En Colombie-Britannique, près de 35 000 personnes ont reçu l'ordre d'évacuer et un autre 30 000 ont reçu des alertes d'évacuation dès le 19 août. Le gouvernement provincial a déclaré l'état d'urgence le 18 août et a restreint les voyages non essentiels à l'intérieur du sud de la Colombie-Britannique afin que plus d'hébergements temporaires soient disponibles pour les personnes évacuées et les pompiers et pour faciliter la circulation sur les routes. Les deux principales régions frappées sont la ville de Kelowna et la région de Shuswap. Cinq cents pompiers combattent les incendies, avec des quarts de travail pouvant aller jusqu'à 48 heures.

Le feu de forêt de McDougall Creek, à près de 10 kilomètres de Kelowna ouest, brûle toujours hors de contrôle. En outre, Shuswap est aux prises avec une crise sans précédent, la visibilité étant si faible que le feu n'a pu être combattu que sur le terrain seulement. Trois feux ont convergé vers le Complexe Adams. Des maisons et des structures ont été détruites dans les deux zones et le niveau de destruction n'est pas encore connu.

La Colombie-Britannique a eu à combattre d'importants feux de forêt tout l'été. Plus dans la saison, ces feux étaient principalement dans la zone du service d'incendie de Prince George, le plus important étant le feu de forêt de Donnie Creek. En ce moment, la Première Nation de lac Takla a publié un ordre d'évacuation à l'intention de plusieurs communautés. Certaines communautés comme celle de Tumbler Creek ont pu retourner chez elles mais d'autres sont toujours en état d'alerte.

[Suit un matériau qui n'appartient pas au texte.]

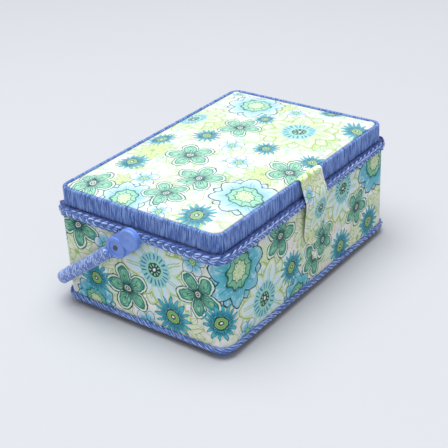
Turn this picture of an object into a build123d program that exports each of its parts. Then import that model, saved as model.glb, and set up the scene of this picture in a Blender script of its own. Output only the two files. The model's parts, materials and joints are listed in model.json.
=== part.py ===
from build123d import *
import math
import os

# A fabric-covered sewing box: a cord-trimmed base with four feet, a padded hinged lid with a
# closing strap, a cord-wrapped bail handle, and two lift-out plastic trays inside.
# Millimetres, +Z up, X along the length, the strap on the front (-Y).

# ---- driving dimensions -------------------------------------------------------------------
BODY_LENGTH = 285.0  # base, outside its fabric
BODY_WIDTH = 191.0
BODY_CORNER = 13.5
BASE_TOP = 104.6
FOOT_HEIGHT = 6.0
FABRIC = 1.0  # printed cover
BOARD = 4.0  # base walls and bottom
LINING = 1.2
CLOTH = 0.6  # underside cloth
FLOOR_PAD = 3.0

LID_LENGTH = 280.0  # lid, outside its cord band
LID_WIDTH = 186.0
LID_CORNER = 11.0
LID_BOTTOM = 106.0
BAND_TOP = 123.7
BAND = 1.2  # wound cord layer
LIP = 3.5  # band turned over the lid's top edge
LID_FRAME = 3.6
LID_BOARD = 4.0
LID_SIDE_LINING = 0.8
LID_TOP = 128.5
POCKET = 2.7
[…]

L'incendie de Donnie Creek continue de brûler dans une zone entre le Fort Nelson et Fort St-John. C'est le feu de forêt le plus intense des 102 années du service des incendies de la Colombie-Britannique et, avant la fin de juillet, il avait brûlé plus de 15 000 kilomètres carrés de forêt boréale. Le risque d'incendie dans de vastes régions de la Colombie-Britannique est coté d'élevé à extrême.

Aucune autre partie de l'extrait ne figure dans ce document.